Really, what’s not to love.
ALTHOUGH actually speaking of things not to love, it has been pointed out to me now that the editorial team has started reading instead of just vaguely remembering this book that a lot of it is probably super triggering? Or at the least upsetting? Basically, we feel we should let you know that this book contains frequent explicit references to alcoholism and cutting, and if those things are going to be triggering or harmful or detrimental to you in any way, please don’t read it! We’re sorry! We will pick something less divisive next time!
Also, here’s what Eileen Myles had to say about it. Which is really all you need to know.
Like who hasn’t waitressed? And had nightmares every night like feeling kept back in school. The good news is there’s definitely a renaissance going on in female writing – for instance, a deadpan writer named Francesca arrives on the evening shift in a filthy punked out IHOP uniform exactly like the poet Ali Liebegott who makes us almost want to go work for cold pancakes and lousy tips she makes us laugh so hard at how profoundly sad and awful everything is. With even swiftness Liebegott makes the darkness grow and then it starts to get really light at least.
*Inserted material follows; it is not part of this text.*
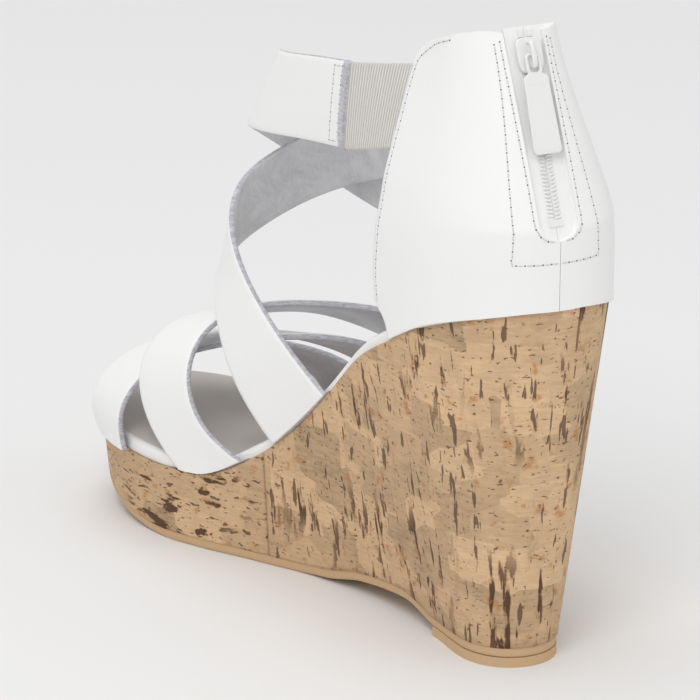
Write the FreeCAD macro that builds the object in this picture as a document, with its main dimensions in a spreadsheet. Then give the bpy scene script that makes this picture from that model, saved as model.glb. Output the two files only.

Oh, just pick up the check and read it. That’s no waitress, that’s a poet.
So you see, even if you don’t listen to me, when Eileen Myles tells you do read something, then girl you head right over to our Amazon affiliate link and you do it. We are reconvening on February 7th, which should be more than enough time for you to get this done, in my opinion. Did you know that if you give Amazon a student email address, ANY student email address, it will give you a year of Amazon Prime aka free shipping. Just saying. I love you. I wanna read this book with you. I will hold your hand during the sad parts. Okay? Okay. See you in three weeks.